Nassau was hooked up to the country’s telephone system only in 2001 and many of the people had never used a telephone before. Just 1.2 sq. km in size, where families live in kikau thatched cottages. 


The cultured black pearl capital of the Cook Islands. Quality black pearls become centrepieces for fine jewellery that are worn by women and men all over the world. In 1997, the island survived one of the worst cyclones in Cook Islands history. It claimed 19 lives after a tidal wave swept men, women and children out into the huge, raging lagoon. Pearl farms dot this remarkable lagoon. Villagers use small outboard boats to travel between Tukao and Tauhunu – two villages on separate islets – or to their pearl farms set up on coral outcrops. 

Some of the pearl farms are sophisticated operations jutting out of the deep blue lagoon, complete with small gardens and poultry farms that help support workers who live in modern quarters. Manihiki women have made history for entering what was once a male dominated vocation. A number of women own and manage their own pearl farms, diving, seeding and cleaning the oyster shells all year around. The women are also renowned for their finely woven craftwork. Manihiki is astonishingly beautiful and those who have been fortunate enough to visit the island, have never been disappointed. 


Sister island of Manihiki and 42km north-west. Visits to Rakahanga are only possible by boat from Manihiki or inter- island vessel. There are two main islands and seven islets in the Rakahanga lagoon. The island is picturesque and unspoiled. 

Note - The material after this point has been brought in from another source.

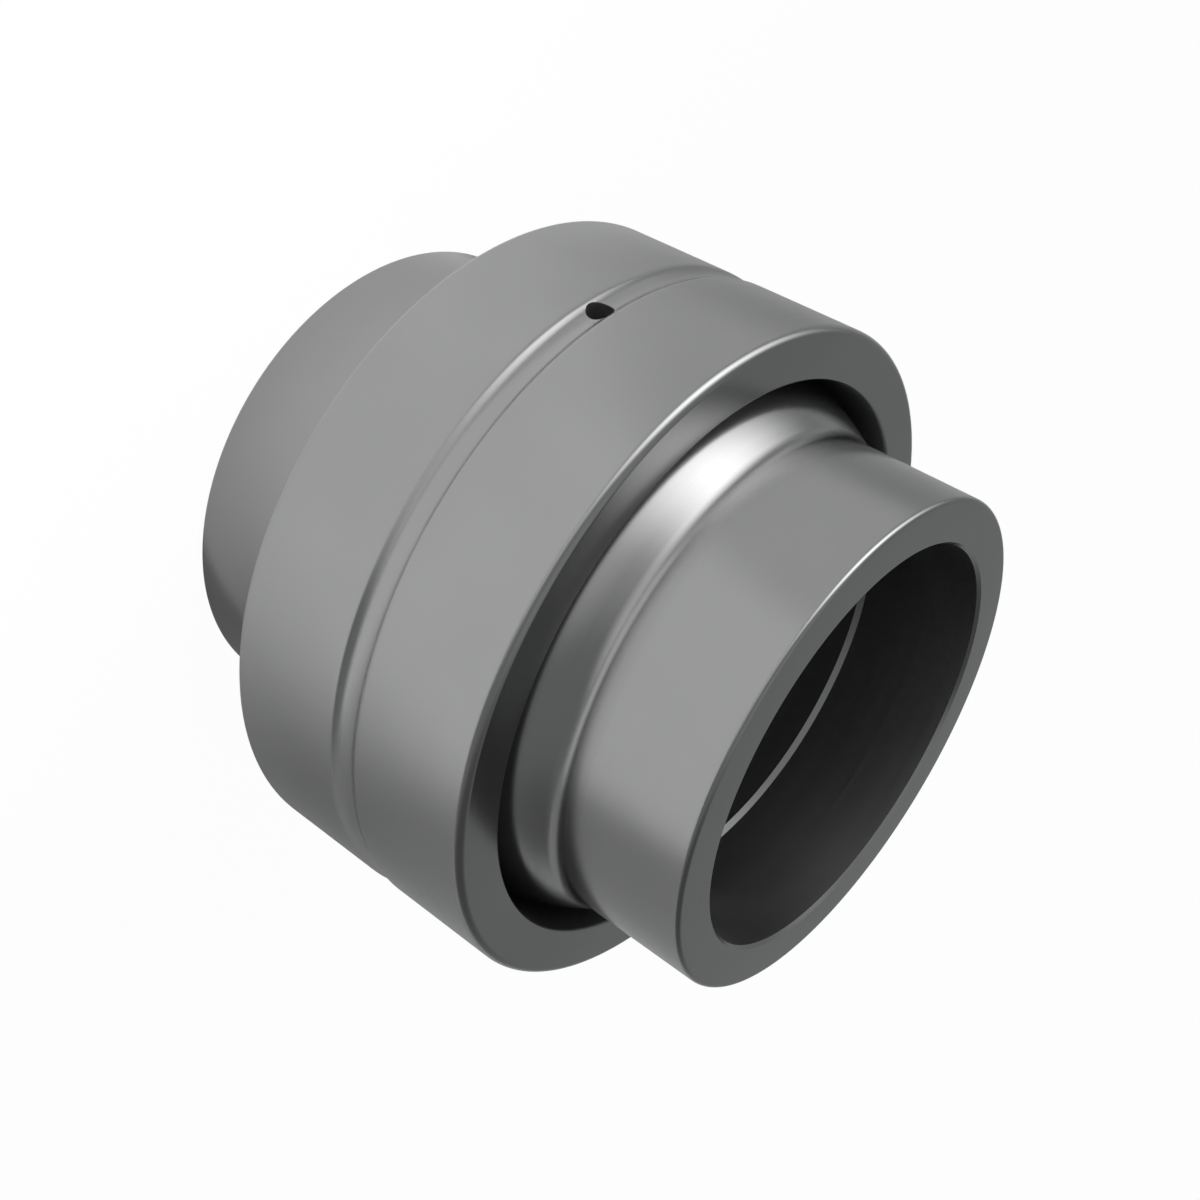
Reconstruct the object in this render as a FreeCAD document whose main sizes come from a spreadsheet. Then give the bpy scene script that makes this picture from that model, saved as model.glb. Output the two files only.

Penrhyn (or Tongareva) is the most remote of the Cook group, lying 1365 km NNE of Rarotonga. It has a remarkable blue water lagoon measuring 233 sq km. A 77-km coral reef encircles the islets in the extraordinary lagoon. The villages of Tetautua and Omoka are on different islets that are barely visible to each other. Penrhyn island women make the finest rito craftwork in the Cook Islands. Hats, bags, fans and mats made in Penrhyn are amongst the best to be found anywhere in the world.